Nice!
I've successfully run this model on a single RTX Pro 6000 Blackwell card (96 GB) with a 274000 token context. I suspect that I could push the context size even higher using the vllm option --kv-cache-dtype fp8, but I have not tried this yet. In any case, this model is working well for me. Thanks!
I saw you've asked for requests for other models to quantize using nvfp4. So... my request is for a NVFP4 quant for Qwen/Qwen3-235B-A22B-Thinking-2507.

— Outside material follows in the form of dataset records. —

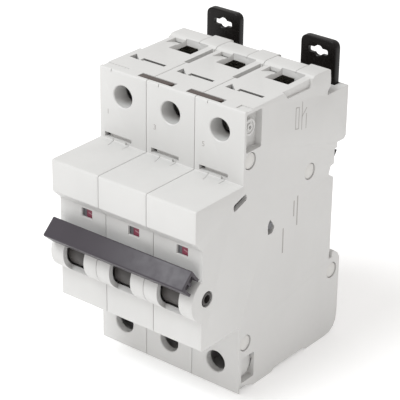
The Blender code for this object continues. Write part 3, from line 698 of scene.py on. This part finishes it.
# ------------------------------------------------------------- small hardware
def make_pins():
    """Assembly pins with a flat rounded head at each end."""
    shank = 1.5
    for name in PIN_NAMES:
        node = "assembly_pin_" + name
        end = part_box(node)[1].x / MM
        neck = end - 0.9
        head = [(neck, shank), (neck, PIN_RADIUS - 0.06), (end - 0.35, PIN_RADIUS - 0.06),
                (end - 0.2, PIN_RADIUS - 0.1), (end - 0.12, PIN_RADIUS - 0.25)]
        profile = [(-along, radius) for along, radius in reversed(head)] + head
        piece("pin_" + name, turned("X", pin_centre(name), profile), "housing", "pin_plastic", node)


def make_flags():
    """Red indicator plates with a raised pad, a dark band of painted shadow from the window's left wall and
    a small light stroke that is a painted highlight.
    """
    highlight_corners = ((10.2, 6.9), (11.6, 6.6), (11.6, 7.0), (10.2, 7.3))
    for number in range(1, POLES + 1):
        x = pole_x(number - 1)
        plate = rounded(box((7.4, 13.2), (-59.9, -58.9), (0.6, 9.2)), 0.12, 2)
        pad = rounded(box((7.7, 12.9), (-60.75, -59.4), (5.0, 9.1)), 0.1, 2)
        arm = rounded(box((12.4, 13.2), (-59.2, -54.0), (1.0, 2.6)), 0.1, 2)
        flag = moved_x(fuse(plate, [pad, arm]), x)
        piece(f"flag_plate_{number}", flag, f"flag_{number}", "flag_red", f"indicator_flag_{number}")
        # dark band on the flag's left side: painted shadow cast by the window's left wall
        painted_window_shadow = box((x + 7.8, x + 9.6), (-60.8, -60.74), (5.1, 9.0))
        piece(f"flag_painted_shadow_{number}", painted_window_shadow, f"flag_{number}", "carrier_plastic")
        # small light stroke on the flag: painted highlight
        mark = extruded([(x + a, -60.75, b) for a, b in highlight_corners], (0, -0.05, 0))
        piece(f"flag_painted_highlight_{number}", mark, f"flag_{number}", "painted_flag_highlight")


def screw_profile(head, under, tip):
    """Pan head, shank and rounded thread crests along the screw's axis."""
    root, crest, rim = 2.0, 2.33, 3.0
    profile = [(head, 1.6), (head + 0.05, 2.2), (head + 0.3, 2.75), (head + 0.7, rim), (under, rim),
               (under, root)]
    pitch = 0.8
    place = under + 0.5
    while place + pitch < tip - 0.4:
        profile += [(place, root), (place + 0.3 * pitch, crest), (place + 0.45 * pitch, crest),
                    (place + 0.75 * pitch, root)]
        place += pitch
    return profile + [(tip - 0.4, root), (tip, 1.6)]


def make_screws():
    """Clamp screws with a cross recess, at the bottom of the screw tunnels; their steel is darkened to paint
    the shade that falls on the heads deep in the tunnels.
    """
    arm, half = 2.1, 0.42
    for side, height in SCREW_HEIGHT.items():
        for number in range(1, POLES + 1):
            node = f"{side}_terminal_screw_{number}"
            low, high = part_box(node)
            head, tip = low.y / MM, high.y / MM
            x = (low.x + high.x) / 2 / MM
            screw = turned("Y", (x, height), screw_profile(head, head + 3.0, tip), 32)
            depth = (head - 1, head + 1.5)
            cross = fuse(box((x - half, x + half), depth, (height - arm, height + arm)),
                         [box((x - arm, x + arm), depth, (height - half, height + half))])
            piece(f"clamp_screw_{side}_{number}", cut(screw, [cross]), f"{side}_screw_{number}",
                  "shade_darkened_screw_steel", node, angle=40.0)


def make_rail_clips():
    """Black sliding clips with a slotted keyhole and rounded rims, the left one a copy of the right."""
    low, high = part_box("rail_clip_right")
    x0, x1 = low.x / MM, high.x / MM
    mid = (x0 + x1) / 2
    top, tip = high.z / MM, low.z / MM
    corner, waist, inset = 2.3, 20.0, 1.0
    outline = [(x0 + inset, tip, 0.4), (x1 - inset, tip, 0.4), (x1, waist, 1.5), (x1, top, corner),
               (x0, top, corner), (x0, waist, 1.5)]
    plate = rounded(prism_y(filleted(outline, 0.4, 8), 2.5, 4.9), 0.35, 3, 50.0)
    height, reach, half = 45.9, 3.4, 0.9
    lobe = countersunk("Y", (mid, height), 1.6, 2.5, 4.0, 0.2, 40)
    pocket = rounded(box((mid - 4.2, mid + 4.2), (3.6, 9.0), (height - 2.6, height + 2.6)), 0.5, 3)
    ends = [(mid - reach, height - half), (mid + reach, height - half), (mid + reach, height + half),
            (mid - reach, height + half)]
    throat = prism_y(filleted(ends, 0.75, 6), 0, 9)
    slant = [(1.5, tip - 3.6), (5.9, tip - 3.6), (5.9, tip + 0.6), (1.5, tip - 0.8)]
    plate = cut(plate, [lobe, pocket, throat, prism(slant, x0 - 1, x1 + 1)])
    nose = prism([(1.4, 14.4), (3.1, 14.6), (3.1, 17.8), (1.4, 16.9)], x0 + inset, x1 - inset)
    lip = prism([(4.0, tip), (4.8, tip - 0.3), (5.9, 15.1), (4.0, 15.6)], x0 + 0.05, x1 - 0.05)
    right = fuse(plate, [rounded(nose, 0.15, 2), rounded(lip, 0.2, 2)])
    left = moved_x(copied(right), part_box("rail_clip_left")[0].x / MM - x0)
    for side, clip in (("left", left), ("right", right)):
        piece("sliding_clip_" + side, clip, "rail_clip_" + side, "clip_plastic", "rail_clip_" + side)


def make_tie_clips():
    """Brown staples, flush in the roof, with a cut corner at the right front."""
    leg_width, gap = 1.5, 0.1
    for side in ("left", "right"):
        low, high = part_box("pole_tie_clip_" + side)
        x0, x1 = low.x / MM, high.x / MM
        y0, y1 = low.y / MM, high.y / MM
        top, foot = high.z / MM, low.z / MM
        x1 -= 0.5
        plan = [(x0, y0, 0.35), (x1 - 1.2, y0, 0.5), (x1, y0 + 1.1, 0.5), (x1, y1, 0.35), (x0, y1, 0.35)]
        strip = rounded(prism_z(filleted(plan, 0.35, 3), top - 0.7, top), 0.05, 2)
        legs = [box((x0 + gap, x0 + leg_width), (y0 + gap, y1 - gap), (foot, top - 0.3)),
                box((x1 - leg_width, x1 - gap), (y0 + 1.0, y1 - gap), (foot, top - 0.3))]
        piece("tie_clip_" + side, fuse(strip, legs), "housing", "tie_clip_plastic", "pole_tie_clip_" + side)


# ------------------------------------------------------- inner parts and marks
NODE_LOOKS = {
    "contact_carrier": "carrier_plastic", "fixed_contact": "copper", "trip_coil": "copper",
    "magnet_yoke": "dark_steel", "plunger": "bright_steel", "bimetal_strip": "plated_steel",
    "arc_chute": "dark_steel", "upper_terminal_cage": "plated_steel", "lower_terminal_cage": "plated_steel",
    "link_wire": "bright_steel", "trip_bar": "carrier_plastic",
}


def dress_inner_parts():
    """CAD parts that keep their shape get their looks and softened edges."""
    for name, node in frame["nodes"].items():
        stem = name.rsplit("_", 1)[0] if name[-1].isdigit() else name
        if stem not in NODE_LOOKS:
            continue
        dress(node, NODE_LOOKS[stem])
        node.modifiers.new("joined", "WELD").merge_threshold = 0.001 * MM
        step = node.modifiers.new("edges", "BEVEL")
        step.width = 0.12 * MM
        step.segments = 2
        step.limit_method = "ANGLE"
        step.angle_limit = math.radians(50)


def stroke(points, width, x):
    """Flat printed line through (y, z) points on the right side at x."""
    parts = []
    for (u0, v0), (u1, v1) in zip(points, points[1:]):
        run = math.hypot(u1 - u0, v1 - v0)
        du, dv = (u1 - u0) / run * width / 2, (v1 - v0) / run * width / 2
        corners = [(u0 - du - dv, v0 - dv + du), (u1 + du - dv, v1 + dv + du),
                   (u1 + du + dv, v1 + dv - du), (u0 - du + dv, v0 - dv - du)]
        parts.append(extruded([(x, a, b) for a, b in corners], (0.02, 0, 0)))
    return fuse(parts[0], parts[1:]) if len(parts) > 1 else parts[0]


def make_marks():
    """Generic wiring pictogram and bars on the side, plain numerals by the terminals."""
    side = pole_x(POLES - 1) + RIGHT
    coil = [(-20.4, 31.4), (-18.9, 31.1), (-18.9, 37.6), (-20.4, 37.9), (-20.4, 31.4)]
    pictogram = [coil, [(-17.4, 30.4), (-17.4, 38.8)], [(-17.4, 34.4), (-15.3, 36.4)],
                 [(-15.3, 30.2), (-15.3, 34.6)]]
    bars = [[(-19.6, 4.0), (-19.6, 8.5)], [(-17.9, 0.5), (-17.9, 9.5)], [(-24.5, -6.0), (-24.5, 1.5)]]
    lines = [(points, 0.28) for points in pictogram] + [(points, 0.5) for points in bars]
    for number, (points, width) in enumerate(lines, 1):
        piece(f"side_mark_{number}", stroke(points, width, side), "housing", "print")
    for pole in range(POLES):
        for label, height in ((2 * pole + 1, 30.2), (2 * pole + 2, -30.6)):
            text = bpy.data.curves.new("numeral", "FONT")
            text.body = str(label)
            text.size = 2.2
            text.extrude = 0.01
            text.resolution_u = 3
            item = bpy.data.objects.new("numeral", text)
            bpy.context.scene.collection.objects.link(item)
            item = evaluated(item)
            place = Matrix.Translation((pole_x(pole) + 2.6, FRONT - 0.01, height))
            item.data.transform(place @ Matrix.Rotation(math.pi / 2, 4, "X"))
            piece(f"terminal_numeral_{label}", item, "housing", "print")


# ------------------------------------------------------------- stage and light
def make_stage():
    """Plain pale floor under the lowest point."""
    reach, level = 4.0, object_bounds()[0][2]
    corners = [(-reach, -reach, level), (reach, -reach, level), (reach, reach, level),
               (-reach, reach, level)]
    floor = bpy.data.meshes.new("floor")
    floor.from_pydata(corners, [], [(0, 1, 2, 3)])
    item = bpy.data.objects.new("floor", floor)
    bpy.context.scene.collection.objects.link(item)
    material, tree, shader = new_material("floor_paper")
    tree.links.new(ramp(tree, noise(tree, 3.0), 0.90, 0.94), shader.inputs["Base Color"])
    shader.inputs["Roughness"].default_value = 0.9
    shader.inputs["Emission Color"].default_value = (1.0, 1.0, 1.0, 1.0)
    shader.inputs["Emission Strength"].default_value = 0.2
    floor.materials.append(material)


def make_light():
    """Bright even surroundings and one large soft lamp from the front left, above."""
    world = bpy.data.worlds.new("studio")
    world.use_nodes = True
    sky = world.node_tree.nodes["Background"]
    sky.inputs["Color"].default_value = (1.0, 0.982, 0.966, 1.0)
    sky.inputs["Strength"].default_value = 0.76
    bpy.context.scene.world = world
    bpy.context.scene.view_settings.view_transform = "Standard"
    lamp = bpy.data.lights.new("key", "AREA")
    lamp.shape = "DISK"
    lamp.size = 0.7
    lamp.energy = 12.2
    lamp.color = (0.955, 0.985, 1.0)
    item = bpy.data.objects.new("key", lamp)
    bpy.context.scene.collection.objects.link(item)
    place, aim = Vector((-0.36, -0.75, 1.2)), Vector((0, -0.03, 0))
    item.location = place
    item.rotation_euler = (aim - place).to_track_quat("-Z", "Y").to_euler()


def make_camera():
    """Long lens from the front right, above."""
    azimuth, elevation, roll = math.radians(38.441), math.radians(26.331), math.radians(0.797)
    distance, lens = 0.49352, 157.47
    target = Vector((0.0097893, -0.0424474, 0.0123595))
    back = Vector((math.sin(azimuth) * math.cos(elevation), -math.cos(azimuth) * math.cos(elevation),
                   math.sin(elevation)))
    right = Vector((math.cos(azimuth), math.sin(azimuth), 0.0))
    up = back.cross(right)
    turned_right = right * math.cos(roll) + up * math.sin(roll)
    turned_up = up * math.cos(roll) - right * math.sin(roll)
    data = bpy.data.cameras.new("camera")
    data.lens = lens
    data.sensor_width = 36.0
    data.clip_start = 0.01
    item = bpy.data.objects.new("camera", data)
    bpy.context.scene.collection.objects.link(item)
    item.matrix_world = Matrix.Translation(target + back * distance) @ Matrix(
        (turned_right, turned_up, back)
    ).transposed().to_4x4()
    bpy.context.scene.camera = item


make_camera()
make_light()
make_housings()
make_toggles()
make_tie_bar()
make_pins()
make_flags()
make_screws()
make_rail_clips()
make_tie_clips()
dress_inner_parts()
make_marks()
make_stage()
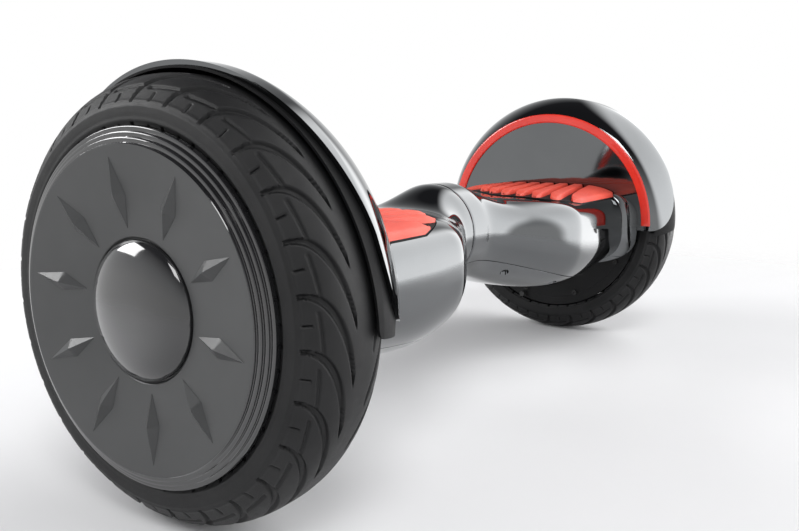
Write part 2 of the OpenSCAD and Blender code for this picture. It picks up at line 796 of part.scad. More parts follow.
module sensor_board() {
    len_x = 44;
    len_y = 2 * plunger_y + 20;
    color(board_green) union() {
        difference() {
            block([plunger_x - len_x / 2, -len_y / 2, sensor_z],
                [plunger_x + len_x / 2, len_y / 2, sensor_z + board_t]);
            for (dx = [-1, 1])
                for (dy = [-1, 1])
                    post(plunger_x + dx * (len_x / 2 - 4), dy * (len_y / 2 - 4), sensor_z - 1, 1.7, 4);
        }
        for (y = [-plunger_y, plunger_y])
            block([plunger_x - 7, y - 6, sensor_z + board_t], [plunger_x + 7, y + 6, switch_top_z]);
        block([plunger_x - 6, -6, sensor_z + board_t], [plunger_x + 6, 6, sensor_z + board_t + 1.6]);
        block([plunger_x - 20, -14, sensor_z + board_t], [plunger_x - 12, 4, sensor_z + board_t + 3.5]);
    }
}
module foot_pad() {
    color(pad_red) union() {
        crown_layer(-pad_sink, pad_skin, 0);
        difference() {
            crown_layer(pad_skin - 0.2, pad_skin + bar_h, 0);
            for (i = [0 : groove_count - 1])
                groove(groove_mid_y + (i - (groove_count - 1) / 2) * groove_pitch);
        }
        for (y = [-plunger_y, plunger_y])
            post(plunger_x, y, plunger_low_z, plunger_r, crown(y) - plunger_low_z);
    }
}
// A groove that crosses the pad's top layer, y_at is where it meets the fender
module groove(y_at) {
    translate([pad_outer_x, y_at, deck_z / 2])
        rotate([0, 0, groove_slant])
            translate([-fender_x, -groove_w / 2, 0])
                cube([2 * fender_x, groove_w, deck_z]);
}
module motor_cable() {
    // Out of the hollow axle, then down through the chassis plate's end
    r = 3;
    reach = 22;
    color(black) union() {
        rod(axle_in_x - reach, 0, axle_z, r, reach + 30);
        translate([axle_in_x - reach, 0, axle_z]) sphere(r = r);
        translate([axle_in_x - reach, 0, axle_z]) rotate([0, -55, 0]) cylinder(r = r, h = 14);
    }
}

module pivot_tube() {
    stop_r = boss_r - 5;
    color(steel) difference() {
        union() {
            rod(-boss_end - 6, 0, twist_z, tube_r, 2 * boss_end + 12);
            rod(-boss_start, 0, twist_z, stop_r, 2 * boss_start - bush_wall - 0.3);
        }
        rod(-boss_end - 10, 0, twist_z, tube_r - tube_wall, 2 * boss_end + 20);
        difference() {
            rod(boss_end + bush_wall + 0.2, 0, twist_z, tube_r + 1, 1.7);
            rod(boss_end + bush_wall, 0, twist_z, tube_r - 1.1, 2);
        }
    }
}
module pivot_bushes() {
    flange_r = boss_r - 5;
    bush_len = 18;
    color("#c9a227") {
        difference() {
            union() {
                rod(boss_start, 0, twist_z, tube_r + bush_wall, bush_len);
                rod(boss_start - bush_wall, 0, twist_z, flange_r, bush_wall);
            }
            rod(0, 0, twist_z, tube_r + run_fit, boss_end);
        }
        difference() {
            union() {
                rod(boss_end - bush_len, 0, twist_z, tube_r + bush_wall, bush_len);
                rod(boss_end, 0, twist_z, flange_r, bush_wall);
            }
            rod(boss_end - bush_len - 1, 0, twist_z, tube_r + run_fit, bush_len + 10);
        }
    }
}
module pivot_ring() {
    color(steel) difference() {
        rod(boss_end + bush_wall + 0.3, 0, twist_z, tube_r + 3, 1.5);
        rod(boss_end + bush_wall, 0, twist_z, tube_r - 1, 3);
        block([boss_end, -3, twist_z - tube_r - 5], [boss_end + 8, 3, twist_z]);
    }
}
module centre_harness() {
    color(black) union() {
        rod(-boss_end - 14, 0, twist_z, 5, 2 * boss_end + 28);
        block([-boss_end - 26, -8, twist_z - 5], [-boss_end - 12, 8, twist_z + 5]);
    }
}
module battery_pack() {
    bevel = 6;
    color("#2c4f8f") translate([battery_x, 0, battery_z]) rotate([90, 0, 0])
        linear_extrude(battery_w, center = true) polygon([
            [0, bevel], [bevel, 0], [battery_len - bevel, 0], [battery_len, bevel],
            [battery_len, battery_h], [0, battery_h]
        ]);
}
module battery_bracket() {
    t = 1.5;
    gap = 0.2;
    w = battery_w / 2 + gap;
    x = battery_x + battery_len / 2 - 15;
    color(steel) difference() {
        block([x, -w - t, battery_z - gap - t], [x + 30, w + t, plate_z]);
        block([x - 1, -w, battery_z - gap], [x + 31, w, plate_z + 1]);
    }
}
module main_board() {
    x = 84;
    len_x = 120;
    half_y = 38;
    z = plate_z - 14;
    color(board_green) union() {
        block([x, -half_y, z], [x + len_x, half_y, z + board_t]);
        for (i = [0 : 5])
            block([x + 12 + i * 17, -half_y + 6, z - 9], [x + 22 + i * 17, -half_y + 10, z]);
        block([x + 8, -half_y + 10, z - 14], [x + 112, -half_y + 14, z]);
        for (i = [0 : 1])
            post(x + 30 + 20 * i, 12, z - 15, 8, 15.2);
        for (i = [0 : 3])
            block([x + 66 + i * 13, 20, z - 8], [x + 75 + i * 13, 32, z]);
        for (dx = [8, len_x - 8])
            for (y = [-half_y + 5, half_y - 5])
                post(x + dx, y, z + board_t, 3, plate_z - z - board_t);
    }
}
module charge_port() {
    color(black) difference() {
        union() {
            translate([port_x, port_wall_y - 18, port_z]) rotate([-90, 0, 0]) cylinder(r = port_r, h = 17.6);
            translate([port_x, port_wall_y - shell_wall - 3.4, port_z]) rotate([-90, 0, 0])
                cylinder(r = port_r + 3, h = 2.8);
        }
        translate([port_x, port_wall_y - 12, port_z]) rotate([-90, 0, 0]) cylinder(r = port_r - 1.8, h = 20);
    }
}
module charge_port_cap() {
    t = 2.2;
    color(black) union() {
        translate([port_x, port_wall_y + 0.3, port_z]) rotate([-90, 0, 0]) cylinder(r = port_r + 2.5, h = t);
        block([port_x - 4, port_wall_y + 0.3, port_z], [port_x + 4, port_wall_y + 0.3 + t, cap_hinge_z]);
        translate([port_x, port_wall_y + 0.3 + t / 2, cap_hinge_z]) rotate([0, 90, 0])
            cylinder(r = t / 2, h = 8, center = true);
    }
}
module power_button() {
    color(black) union() {
        translate([button_x, port_wall_y - 7, port_z]) rotate([-90, 0, 0]) cylinder(r = button_r, h = 8.2);
        translate([button_x, port_wall_y - 9.2, port_z]) rotate([-90, 0, 0]) cylinder(r = button_r + 2, h = 3);
    }
}

side(-1) tyre();  // right_tyre
side(-1) hub_shell();  // right_hub_shell
side(-1) magnets();  // right_magnets
side(-1) motor_inner_cover();  // right_motor_inner_cover
side(-1) motor_outer_cover();  // right_motor_outer_cover
side(-1) wheel_cover();  // right_wheel_cover
side(-1) hub_cap();  // right_hub_cap
side(-1) motor_screws();  // right_motor_screws
side(-1) hub_bearings();  // right_hub_bearings
side(-1) valve_stem();  // right_valve_stem
side(-1) axle();  // right_axle
side(-1) stator();  // right_stator
side(-1) windings();  // right_windings
side(-1) upper_shell(-1);  // right_upper_shell
side(-1) bottom_cover(-1);  // right_bottom_cover
side(-1) fender();  // right_fender
side(-1) arc_trim();  // right_arc_trim
side(-1) fender_liner();  // right_fender_liner
side(-1) chassis(-1);  // right_chassis
side(-1) axle_clamp();  // right_axle_clamp
side(-1) clamp_screws();  // right_clamp_screws
side(-1) cover_screws();  // right_cover_screws
side(-1) sensor_board();  // right_sensor_board
side(-1) foot_pad();  // right_foot_pad
side(-1) motor_cable();  // right_motor_cable
side(1) tyre();  // left_tyre
side(1) hub_shell();  // left_hub_shell
side(1) magnets();  // left_magnets
side(1) motor_inner_cover();  // left_motor_inner_cover
side(1) motor_outer_cover();  // left_motor_outer_cover
side(1) wheel_cover();  // left_wheel_cover
side(1) hub_cap();  // left_hub_cap
side(1) motor_screws();  // left_motor_screws
side(1) hub_bearings();  // left_hub_bearings
side(1) valve_stem();  // left_valve_stem
side(1) axle();  // left_axle
side(1) stator();  // left_stator
side(1) windings();  // left_windings
side(1) upper_shell(1);  // left_upper_shell
side(1) bottom_cover(1);  // left_bottom_cover
side(1) fender();  // left_fender
side(1) arc_trim();  // left_arc_trim
side(1) fender_liner();  // left_fender_liner
side(1) chassis(1);  // left_chassis
side(1) axle_clamp();  // left_axle_clamp
side(1) clamp_screws();  // left_clamp_screws
side(1) cover_screws();  // left_cover_screws
side(1) sensor_board();  // left_sensor_board
side(1) foot_pad();  // left_foot_pad
side(1) motor_cable();  // left_motor_cable
pivot_tube();
pivot_bushes();
pivot_ring();
centre_harness();
side(-1) battery_pack();
side(-1) battery_bracket();
main_board();
charge_port();
charge_port_cap();
power_button();
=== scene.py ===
"""Self balancing hoverboard: the visual model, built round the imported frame.

Shapes are written in millimetres and turned into metres when a mesh is made.
X runs along the wheel axle, the front is -Y, and Z is up from the ground.
Each side is built on +X and mirrored for the right half.
"""
import json
import math

import bmesh
import bpy
import numpy as np
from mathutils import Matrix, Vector


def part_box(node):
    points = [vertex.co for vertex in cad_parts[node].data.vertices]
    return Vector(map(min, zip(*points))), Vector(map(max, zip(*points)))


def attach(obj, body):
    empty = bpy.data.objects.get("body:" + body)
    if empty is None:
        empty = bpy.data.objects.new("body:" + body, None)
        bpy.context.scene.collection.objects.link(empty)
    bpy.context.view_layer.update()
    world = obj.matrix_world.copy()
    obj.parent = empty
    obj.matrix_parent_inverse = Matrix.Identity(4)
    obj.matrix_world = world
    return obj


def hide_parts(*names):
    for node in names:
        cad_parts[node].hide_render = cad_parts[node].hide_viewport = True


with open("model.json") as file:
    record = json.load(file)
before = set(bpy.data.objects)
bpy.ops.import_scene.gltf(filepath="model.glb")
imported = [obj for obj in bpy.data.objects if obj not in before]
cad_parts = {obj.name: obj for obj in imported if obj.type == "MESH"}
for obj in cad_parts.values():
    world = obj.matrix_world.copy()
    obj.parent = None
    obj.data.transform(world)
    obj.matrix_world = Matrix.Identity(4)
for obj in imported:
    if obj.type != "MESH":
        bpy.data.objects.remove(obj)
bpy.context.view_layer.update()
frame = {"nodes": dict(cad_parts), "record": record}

MM = 0.001
SIDES = {"left": 1, "right": -1}


def node_box(node):
    """Lowest and highest corner of a CAD node in millimetres."""
    low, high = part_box(node)
    return np.array(low) / MM, np.array(high) / MM


# Sizes that come from the frame, in millimetres
TYRE_LOW, TYRE_HIGH = node_box("left_tyre")
TYRE_R = (TYRE_HIGH[2] - TYRE_LOW[2]) / 2
AXLE_Z = (TYRE_HIGH[2] + TYRE_LOW[2]) / 2
WHEEL_X = (TYRE_HIGH[0] + TYRE_LOW[0]) / 2
TYRE_HALF = (TYRE_HIGH[0] - TYRE_LOW[0]) / 2
FENDER_X = node_box("left_fender")[0][0]
FENDER_R = node_box("left_fender")[1][2] - AXLE_Z
SEAM_X = {"left": -abs(node_box("left_upper_shell")[0][0]),
          "right": abs(node_box("right_upper_shell")[1][0])}
CAP_TIP_X = node_box("left_hub_cap")[1][0]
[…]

I'm glad this quant was helpful.
I can run a quant of that Qwen3 model but it appears someone else has already made one: https://huggingface.co/NVFP4/Qwen3-235B-A22B-Thinking-2507-FP4
I should have mentioned that I've tried that quant from NVFP4, but have, thus far, been unable to load it. I do have 2 of the aforementioned Blackwell GPUs, so I think I have adequate resources. I've been able to run RedHatAI/Qwen3-235B-A22B-Instruct-2507-NVFP4, which I'd guess would have similar resource requirements.
Ah well in that case I'll add it to the list and run it and see if it works any differently than that other quant. From the tags it looks like they're using ModelOpt which I think is targeted at TensorRT-LLM. All of my quants are made with llm-compressor.
Thanks!